I pulled into the parking lot where we buy Colorado peaches and as I was getting my wallet, saw the rabbit in the middle of the road. I did a double take because it’s such an unusual sight. The rabbit was hopping frantically back and forth in the middle of the road, unable to get out because of many fast moving cars. It dodged at least 5 in the few seconds it took me to make sense of this and to act.I quickly tossed my wallet back in the car, grabbed my keys and a rescue kit from my trunk. As I started to step into the road, I looked down for a moment to find the towel I had to cover the bunny, to use as a flag so people would stop. When I looked up, the rabbit was flattened. I froze. A woman in a car that was pulling out into the road had seen it, and she stopped. I heard her gasp a NO. Suddenly the rabbit lifted its head and tried to hop, but its leg was severed, skinless, and its back half smashed, oozing blood and guts. It was an awful, heartbreaking sight. I ran out into the road, stopping all traffic with a force I can only describe as embodied righteous anger. I felt clear strength in every bone of my body. I was putting my hands up to stop traffic and yelling NO. STOP. Over and over. Every car did.
When I got to the rabbit it had tried to stop fleeing and was beginning to quiver, the light rapidly leaking from its eyes. I gathered it, guts and all, and held it close, stroking its forehead and singing until it died. I stayed in the middle of the road, on a median, so we could be still while it died. When I walked back to my car, dead bunny in my arms, the woman in the car was still there, tears on her cheeks, watching. She rolled down her window and said “Thank you. It was so hard to watch that truck swerve to hit the rabbit.” I had not seen that and I felt rage surge in me. “What? Was it intentional?” I asked. She replied that it appeared that way, and that is why she was still sitting there. All she said was “it was so hard to watch it get hit.” I still hope that the pickup truck, which I did see before I looked down, just didn’t see her. I recall it was moving fast and I flinched in fear that it would hit her. Whether or not it was going too fast, the driver not paying attention, or did it intentionally which is unconscionable, I was and am pissed off. None of us has the right to be careless or cruel enough to take another life for no reason.
I placed her in my car, and drove her to a forested area where her body, now lifeless, could nourish another life. The next day, I did the same for another rabbit that had only been dead an hour or so.
I share this because I am still heartbroken and I am still angry. I am sure every single one of us has seen many animal bodies squashed in the road, and kept going. It’s easy to get used to it, and go numb. After studying with Pema Chodron, I began doing “Tonglen on the Spot” for every single dead creature I see. I stop and move them off the road, no matter their condition, when it’s safe enough and possible to do so. I create a “memorial service” in my mind and heart, offering them the respect that every life deserves.

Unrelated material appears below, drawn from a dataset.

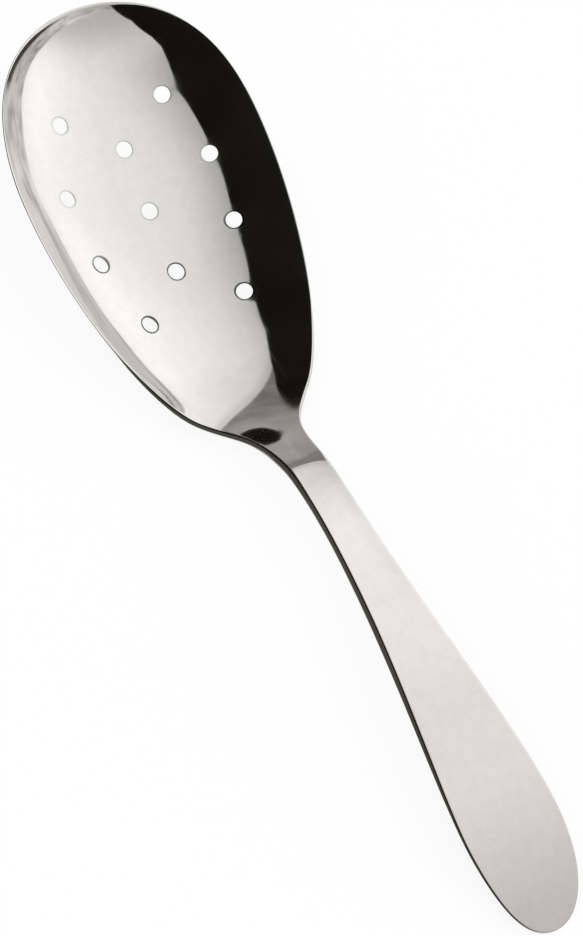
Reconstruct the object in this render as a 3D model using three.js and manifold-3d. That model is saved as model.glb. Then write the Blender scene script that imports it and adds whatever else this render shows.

It may seem excessive to honor a single rabbit in this way. It’s not. One of the ways I teach Polyvagal-informed somatics is to remind people that our autonomic nervous systems (“ANS”) are a gift of our evolutionary ancestors–the wild ones. We have the ANS we do because of all the species who forged the evolutionary trail behind us. All who made it and also, all who did not. Life is an experiment. We also have a responsibility for carrying this experiment forward, being in service of the pathway of evolution before us. If humans are truly among the “most evolved” species, then our role as stewards for the earth that supports us with food, water, oxygen and PLACE as part of the web of all interconnected living beings should be enough to show respect to our other sentient relatives.
As I write this, I think of the many articles I have read documenting the link between animal cruelty and human violence. I wonder how many animals are ruthlessly killed daily, not for our nourishment and sustenance, but for sport, or due to neglect, abuse, meanness or just not paying attention. And I think of the violence in Haiti, Ukraine, Gaza, Yemen, Florida and ALL the places where human violence contributes to unbearable suffering, today. Now. Every second of every day. Only a few courageous voices have spoken loudly against the genocide of the Palestinian people. I contemplate how ruthless it is to look away, to forget, not to speak truth to power or to act when the suffering is so visible, right in front of us. I don’t know how many cars drove by the terrified rabbit before and after she was hit. Or how many people turn the channel or flip the page when photos of starving, dehydrated children in Gaza appear, or when gang control of Haiti is mentioned at the same time many Haitians in the United States are terrified of losing their immigration status because the U.S. government proclaims it “safe” again. Or when sensationalized images and news of “Alligator Alcatraz” appear, while high powered people joke about alligators eating immigrants. Or forget that Ukrainians still suffer increasing attacks against civilian targets that the news barely covers anymore. Or that most people in Yemen face severe food insecurity and a barely functioning airport.
The day after I witnessed the rabbit’s cruel death, this Lisa Congdon print popped up on my facebook page:

Slowing down to pay greater attention to that which merits our witness and our action does matter. Every single second of every single day.